I am desperately seeking a local, ethical, meat producer. I want to know if there are still decent farmers out there. I want to believe in something.
Please let me know if this is you.
I only received one response, and it read:
Hope our program answers all your questions.
I spoke with a friend at Health Canada and he informed me that many poultry producers are concerned about Avian Bird Flu, so they don't let unauthorized individuals enter the barns.
Feeling like I'd hit a brick wall, I clicked on the "Stringent Certification Program" link and reviewed their procedures.
The most troubling part of their standards include the space allotted per 13kg bird, which is only 3.75 square feet (Section IV, Living Conditions, rule 1d).

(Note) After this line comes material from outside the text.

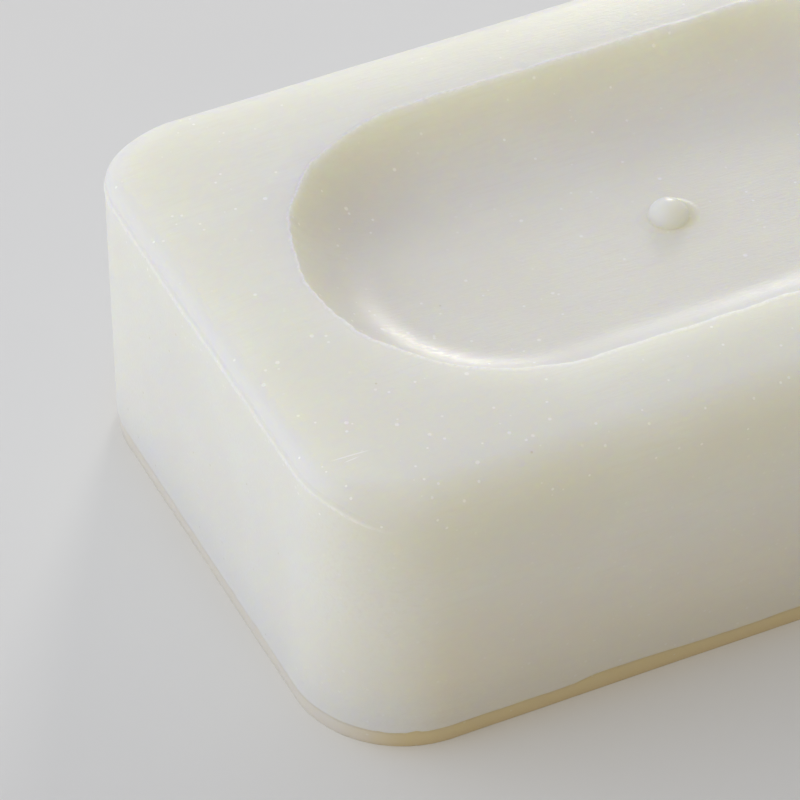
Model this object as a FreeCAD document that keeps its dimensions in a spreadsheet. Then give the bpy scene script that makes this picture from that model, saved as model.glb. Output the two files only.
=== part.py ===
import FreeCAD, Part
import Sketcher
import math
import os

# A moulded bar of soap, in one piece. The origin is at the middle of the base, with the length
# along X, the width along Y and Z up. Lengths are in millimetres.

DRIVING_SIZES = [
    ("bar_length", 92.0),
    ("bar_width", 58.0),
    ("bar_height", 30.1),
    ("corner_radius", 10.0),
    # below a crisp line near the base, the wall leans in to the foot
    ("foot_height", 2.2),
    ("foot_inset", 0.45),
    # the top edge is rounded more along the sides than along the ends
    ("side_rounding", 4.2),
    ("end_rounding", 2.2),
    # the hollow in the top has round ends, and its wall curves into a flat floor
    ("hollow_length", 71.0),
    ("hollow_width", 38.0),
    ("hollow_depth", 5.1),
    ("hollow_wall_radius", 9.0),
    # the nub is a ball, sunk to its middle in the hollow's floor
    ("nub_diameter", 3.7),
]

NEAR = 1e-5
DOWN = -math.pi / 2

# how a sketch's constraints name its upright axis, its origin, and the points of a line or an arc
Y_AXIS = -2
ORIGIN = (-1, 1)
START, END, CENTRE = 1, 2, 3


def make_sheet(doc):
    """Puts each driving size in a row of its own: its name, and a cell with its value."""
    sheet = doc.addObject("Spreadsheet::Sheet", "sizes")
    for row, (name, value) in enumerate(DRIVING_SIZES, start=1):
        sheet.set("A%d" % row, name)
        sheet.set("B%d" % row, str(value))
        sheet.setAlias("B%d" % row, name)
    doc.recompute()
    return sheet


def attached_sketch(body, name, role):
    """A sketch on one of the body's own origin planes."""
    plane = next(item for item in body.Origin.OriginFeatures if item.Role == role)
    sketch = body.newObject("Sketcher::SketchObject", name)
    sketch.AttachmentSupport = [(plane, "")]
    sketch.MapMode = "FlatFace"
    return sketch


def add_line(sketch, start, end):
    return sketch.addGeometry(Part.LineSegment(FreeCAD.Vector(*start), FreeCAD.Vector(*end)), False)


def add_arc(sketch, centre, radius, first_angle, last_angle):
    circle = Part.Circle(FreeCAD.Vector(*centre), FreeCAD.Vector(0, 0, 1), radius)
    return sketch.addGeometry(Part.ArcOfCircle(circle, first_angle, last_angle), False)


def constrain(sketch, kind, *places):
    sketch.addConstraint(Sketcher.Constraint(kind, *places))


def dimension(sketch, kind, *places, size):
    """Adds a dimension at its present size, and ties it to the sheet."""
    value = float(sketch.evalExpression(size))
    index = sketch.addConstraint(Sketcher.Constraint(kind, *places, value))
    sketch.setExpression("Constraints[%d]" % index, size)


def add_block(body, sheet):
    """The oblong block, with its four upright edges rounded."""
    half_x = sheet.bar_length / 2
    half_y = sheet.bar_width / 2
    sketch = attached_sketch(body, "block_outline", "XY_Plane")
    front = add_line(sketch, (-half_x, -half_y), (half_x, -half_y))
    right = add_line(sketch, (half_x, -half_y), (half_x, half_y))
    back = add_line(sketch, (half_x, half_y), (-half_x, half_y))
    left = add_line(sketch, (-half_x, half_y), (-half_x, -half_y))
    for line, following in ((front, right), (right, back), (back, left), (left, front)):
        constrain(sketch, "Coincident", line, END, following, START)
    for line in (front, back):
        constrain(sketch, "Horizontal", line)
    for line in (right, left):
        constrain(sketch, "Vertical", line)
    constrain(sketch, "Symmetric", front, START, back, START, *ORIGIN)
    dimension(sketch, "DistanceX", front, START, front, END, size="sizes.bar_length")
    dimension(sketch, "DistanceY", right, START, right, END, size="sizes.bar_width")

    block = body.newObject("PartDesign::Pad", "block")
    block.Profile = sketch
    block.setExpression("Length", "sizes.bar_height")
    body.Document.recompute()

    upright = [
        "Edge%d" % number
        for number, edge in enumerate(block.Shape.Edges, start=1)
        if abs(edge.Vertexes[0].Z - edge.Vertexes[1].Z) > NEAR
    ]
    rounded = body.newObject("PartDesign::Fillet", "block_corners")
    rounded.Base = (block, upright)
    rounded.setExpression("Radius", "sizes.corner_radius")
    body.Document.recompute()
    return rounded


def straight_edges(shape, height, axis, distance):
    """Numbers of the straight edges at this height and this far out along the axis, either way."""
    return [
        number
        for number, edge in enumerate(shape.Edges, start=1)
        if not edge.Degenerated
        and edge.Curve.TypeId.startswith("Part::GeomLine")
        and all(abs(end.Z - height) < NEAR for end in edge.Vertexes)
        and all(abs(abs(getattr(end, axis)) - distance) < NEAR for end in edge.Vertexes)
    ]


def add_foot(body, sheet, block):
    """Leans the wall in below the crisp line. One edge is named, and the cut runs all round."""
    foot = body.newObject("PartDesign::Chamfer", "foot")
    side_edge = straight_edges(block.Shape, 0.0, "Y", sheet.bar_width / 2)[0]
    foot.Base = (block, ["Edge%d" % side_edge])
    foot.ChamferType = "Two distances"
    foot.setExpression("Size", "sizes.foot_height")
    foot.setExpression("Size2", "sizes.foot_inset")
    body.Document.recompute()
    return foot


def hollow_section(sheet):
    """The hollow's half section: where the rim and the flat end, their heights, the wall's turn."""
    turn = math.acos(1 - sheet.hollow_depth / sheet.hollow_wall_radius)
    rim = sheet.hollow_width / 2
    flat = rim - sheet.hollow_wall_radius * math.sin(turn)
    top = sheet.bar_height
    return rim, flat, top, top - sheet.hollow_depth, turn


def add_hollow_middle(body, sheet):
    """Cuts the hollow's straight stretch, with a curved wall along each side."""
    rim, flat, top, floor, turn = hollow_section(sheet)
    radius = sheet.hollow_wall_radius
    sketch = attached_sketch(body, "hollow_section", "YZ_Plane")
    rim_line = add_line(sketch, (-rim, top), (rim, top))
    floor_line = add_line(sketch, (-flat, floor), (flat, floor))
    right_wall = add_arc(sketch, (flat, floor + radius), radius, DOWN, DOWN + turn)
    left_wall = add_arc(sketch, (-flat, floor + radius), radius, DOWN - turn, DOWN)
    constrain(sketch, "Symmetric", rim_line, START, rim_line, END, Y_AXIS)
    constrain(sketch, "Horizontal", floor_line)
    constrain(sketch, "Tangent", right_wall, START, floor_line, END)
    constrain(sketch, "Tangent", left_wall, END, floor_line, START)
    constrain(sketch, "Coincident", right_wall, END, rim_line, END)
    constrain(sketch, "Coincident", left_wall, START, rim_line, START)
    constrain(sketch, "Equal", right_wall, left_wall)
    dimension(sketch, "Radius", right_wall, size="sizes.hollow_wall_radius")
    dimension(sketch, "DistanceX", rim_line, START, rim_line, END, size="sizes.hollow_width")
    dimension(sketch, "DistanceY", floor_line, END, rim_line, END, size="sizes.hollow_depth")
    dimension(sketch, "DistanceY", *ORIGIN, rim_line, END, size="sizes.bar_height")

    middle = body.newObject("PartDesign::Pocket", "hollow_middle")
    middle.Profile = sketch
    middle.SideType = "Symmetric"
    middle.setExpression("Length", "sizes.hollow_length - sizes.hollow_width")
    body.Document.recompute()
    return middle


def add_hollow_ends(body, sheet):
    """Cuts the hollow's round ends: half the section, turned about an upright line, and its mirror."""
    rim, flat, top, floor, turn = hollow_section(sheet)
    radius = sheet.hollow_wall_radius
    sketch = attached_sketch(body, "hollow_end_section", "XZ_Plane")
    sketch.setExpression("AttachmentOffset.Base.x", "(sizes.hollow_width - sizes.hollow_length) / 2")
    rim_line = add_line(sketch, (0, top), (rim, top))
    middle_line = add_line(sketch, (0, top), (0, floor))
    floor_line = add_line(sketch, (0, floor), (flat, floor))
    wall = add_arc(sketch, (flat, floor + radius), radius, DOWN, DOWN + turn)
    constrain(sketch, "Coincident", rim_line, START, middle_line, START)
    constrain(sketch, "Coincident", middle_line, END, floor_line, START)
    constrain(sketch, "Tangent", wall, START, floor_line, END)
    constrain(sketch, "Coincident", wall, END, rim_line, END)
    constrain(sketch, "PointOnObject", middle_line, START, Y_AXIS)
    constrain(sketch, "Vertical", middle_line)
    constrain(sketch, "Horizontal", rim_line)
    constrain(sketch, "Horizontal", floor_line)
    dimension(sketch, "Radius", wall, size="sizes.hollow_wall_radius")
    dimension(sketch, "DistanceX", rim_line, START, rim_line, END, size="sizes.hollow_width / 2")
    dimension(sketch, "DistanceY", floor_line, END, rim_line, END, size="sizes.hollow_depth")
    dimension(sketch, "DistanceY", *ORIGIN, rim_line, END, size="sizes.bar_height")

    end = body.newObject("PartDesign::Groove", "hollow_end")
    end.Profile = sketch
    end.ReferenceAxis = (sketch, ["V_Axis"])
    end.Angle = 360
    body.Document.recompute()

    other_end = body.newObject("PartDesign::Mirrored", "hollow_other_end")
    plane = next(item for item in body.Origin.OriginFeatures if item.Role == "YZ_Plane")
    other_end.Originals = [end]
    other_end.MirrorPlane = (plane, [""])
    body.Tip = other_end
    body.Document.recompute()
    return other_end


def add_nub(body, sheet):
    """The nub in the middle of the hollow's floor."""
    radius = sheet.nub_diameter / 2
    floor = sheet.bar_height - sheet.hollow_depth
    sketch = attached_sketch(body, "nub_section", "XZ_Plane")
    middle_line = add_line(sketch, (0, floor - radius), (0, floor + radius))
    ball = add_arc(sketch, (0, floor), radius, DOWN, -DOWN)
    constrain(sketch, "Coincident", middle_line, START, ball, START)
    constrain(sketch, "Coincident", middle_line, END, ball, END)
    constrain(sketch, "Vertical", middle_line)
    constrain(sketch, "PointOnObject", middle_line, START, Y_AXIS)
    constrain(sketch, "PointOnObject", ball, CENTRE, Y_AXIS)
    dimension(sketch, "Radius", ball, size="sizes.nub_diameter / 2")
    dimension(
        sketch, "DistanceY", *ORIGIN, ball, CENTRE, size="sizes.bar_height - sizes.hollow_depth"
    )

    nub = body.newObject("PartDesign::Revolution", "nub")
    nub.Profile = sketch
    nub.ReferenceAxis = (sketch, ["V_Axis"])
    nub.Angle = 360
    body.Document.recompute()
    return nub


def add_soap_bar(doc, sheet, body):
    """Rounds the top edge. The radius eases from the sides' to the ends' round each corner."""
    bar = doc.addObject("Part::Fillet", "soap_bar")
    bar.Label = "soap_bar"
    bar.Base = body
    sides = straight_edges(body.Shape, sheet.bar_height, "Y", sheet.bar_width / 2)
    ends = straight_edges(body.Shape, sheet.bar_height, "X", sheet.bar_length / 2)
    bar.Edges = [(number, sheet.side_rounding, sheet.side_rounding) for number in sides] + [
        (number, sheet.end_rounding, sheet.end_rounding) for number in ends
    ]
    doc.recompute()
    return bar


def check_volume(name, before, after, grows):
    """Stops if a feature missed the solid, because one that misses shows no error."""
    change = after.Shape.Volume - before.Shape.Volume
    if (change > 0) != grows or abs(change) < NEAR:
        raise RuntimeError("%s changes the volume by %.3f" % (name, change))


def check_objects(doc):
    for item in doc.Objects:
        if "Invalid" in item.State or "Error" in item.State:
            raise RuntimeError("%s failed: %s" % (item.Name, item.State))


def main():
    doc = FreeCAD.newDocument("soap")
    sheet = make_sheet(doc)
    body = doc.addObject("PartDesign::Body", "bar_blank")
    block = add_block(body, sheet)
    foot = add_foot(body, sheet, block)
    middle = add_hollow_middle(body, sheet)
    ends = add_hollow_ends(body, sheet)
    nub = add_nub(body, sheet)
    bar = add_soap_bar(doc, sheet, body)

    check_volume("foot", block, foot, grows=False)
    check_volume("hollow_middle", foot, middle, grows=False)
    check_volume("hollow_ends", middle, ends, grows=False)
    check_volume("nub", ends, nub, grows=True)
    check_volume("soap_bar", nub, bar, grows=False)
    check_objects(doc)
    if bar.Shape.isNull() or not bar.Shape.isValid():
        raise RuntimeError("the bar's shape isn't valid")

    os.makedirs("parts", exist_ok=True)
    bar.Shape.exportStep("parts/%s.step" % bar.Label)
    box = bar.Shape.optimalBoundingBox(False)
    print("%s: %.2f x %.2f x %.2f mm, %.1f mm3" % (
        bar.Label, box.XLength, box.YLength, box.ZLength, bar.Shape.Volume,
    ))


main()
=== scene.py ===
import math

import bpy
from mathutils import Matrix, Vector, noise


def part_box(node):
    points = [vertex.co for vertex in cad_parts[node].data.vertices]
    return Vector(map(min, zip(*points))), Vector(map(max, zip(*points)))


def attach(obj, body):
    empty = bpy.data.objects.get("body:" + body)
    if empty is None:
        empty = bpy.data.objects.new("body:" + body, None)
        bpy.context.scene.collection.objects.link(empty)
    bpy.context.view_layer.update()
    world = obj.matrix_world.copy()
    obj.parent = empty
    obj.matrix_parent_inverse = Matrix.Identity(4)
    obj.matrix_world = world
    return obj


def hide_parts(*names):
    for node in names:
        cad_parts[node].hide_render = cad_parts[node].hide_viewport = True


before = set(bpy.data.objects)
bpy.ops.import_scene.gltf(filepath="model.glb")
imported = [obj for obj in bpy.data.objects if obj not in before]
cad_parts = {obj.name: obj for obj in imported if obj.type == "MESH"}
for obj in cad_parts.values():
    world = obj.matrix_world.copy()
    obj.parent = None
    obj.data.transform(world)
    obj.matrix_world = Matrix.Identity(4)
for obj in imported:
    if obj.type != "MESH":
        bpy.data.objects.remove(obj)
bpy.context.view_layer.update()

# Lengths are in millimetres, in the frame of the solid: X along the bar, Y across it,
# Z up from the face that it stands on. MM turns them into metres.
MM = 0.001

# A stretch so long that it takes its axis out of a distance
FAR = 1e6

_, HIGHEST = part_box("soap_bar")
HALF_LENGTH = HIGHEST.x / MM
HALF_WIDTH = HIGHEST.y / MM
HEIGHT = HIGHEST.z / MM

# The outline, seen from above. The corners are a little rounder at the foot.
CORNER_RADIUS_LOW = 10.6
CORNER_RADIUS_HIGH = 9.6

# The walls hang back from the box by this much, to leave room for their waves.
WALL_MARGIN = 0.04
WALL_WAVE = 0.05
WALL_WAVE_SIZE = 13.0
WALL_RIPPLE = 0.012
WALL_RIPPLE_SIZE = 3.1

# The foot, set back under a small lip that wanders up and down, shakes finely and has nicks
FOOT_HEIGHT = 2.0
FOOT_INSET = 0.15
FOOT_ROUNDING = 0.02
LIP_ROUNDING = 0.16
LIP_STEP = 0.05
LIP_WANDER = 0.10
LIP_WANDER_SIZE = 9.0
LIP_SHAKE = 0.05
LIP_SHAKE_SIZE = 2.2
LIP_NICK = 0.14
LIP_NICK_SIZE = 1.3

# A long chip out of the front lip: where it starts, is deepest and ends along X, and its height
FRONT_CHIP = (-23.9, -21.1, -9.0, 0.34)

# Small chips out of the lip: place, half width and height
LIP_CHIPS = (
    (-38.9, -28.6, 0.5, 0.30),
    (-46.0, -10.5, 0.8, 0.20),
)

# Painted warm shade on the foot and the lower long sides, which lie in shade: how strong it is just
# above the lip, how high it reaches, and how much weaker it is on the two ends
WARM_SHADE_SPREAD = 0.38
WARM_SHADE_HEIGHT = 20.0
WARM_SHADE_DROP_AT_ENDS = 0.65

# Faint painted warm shade in the hollow, standing in for the light that bounces inside it: full on its floor,
# fading up its wall
HOLLOW_WARM_SHADE = 0.11

# The rounding along the top edge, tight on the two ends and wide on the two long sides
END_ROUNDING = 1.9
SIDE_ROUNDING = 3.7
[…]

If you do the math, that is less than 2 feet by 2 feet. The birds are also not allowed access to outside runs (Section IV, Living Conditions, rule 2). The turkeys are also subject to beak and toe trimming (Section VIII, Physical Alterations, rules 1 and 2). Based on what I am reading, this seems like a factory farming operation to me. Beak trimming is a practise typically performed to prevent cannibalism, which can result when turkeys are kept in such confined spaces.
So, my quest for an ethical turkey continues. Christmas is fast approaching, and I am anxious to find an ethical turkey option for my family. For while I may not eat any turkey when we sit down to eat, at least I can try and make sure my family doesn't cook themselves a factory farmed bird.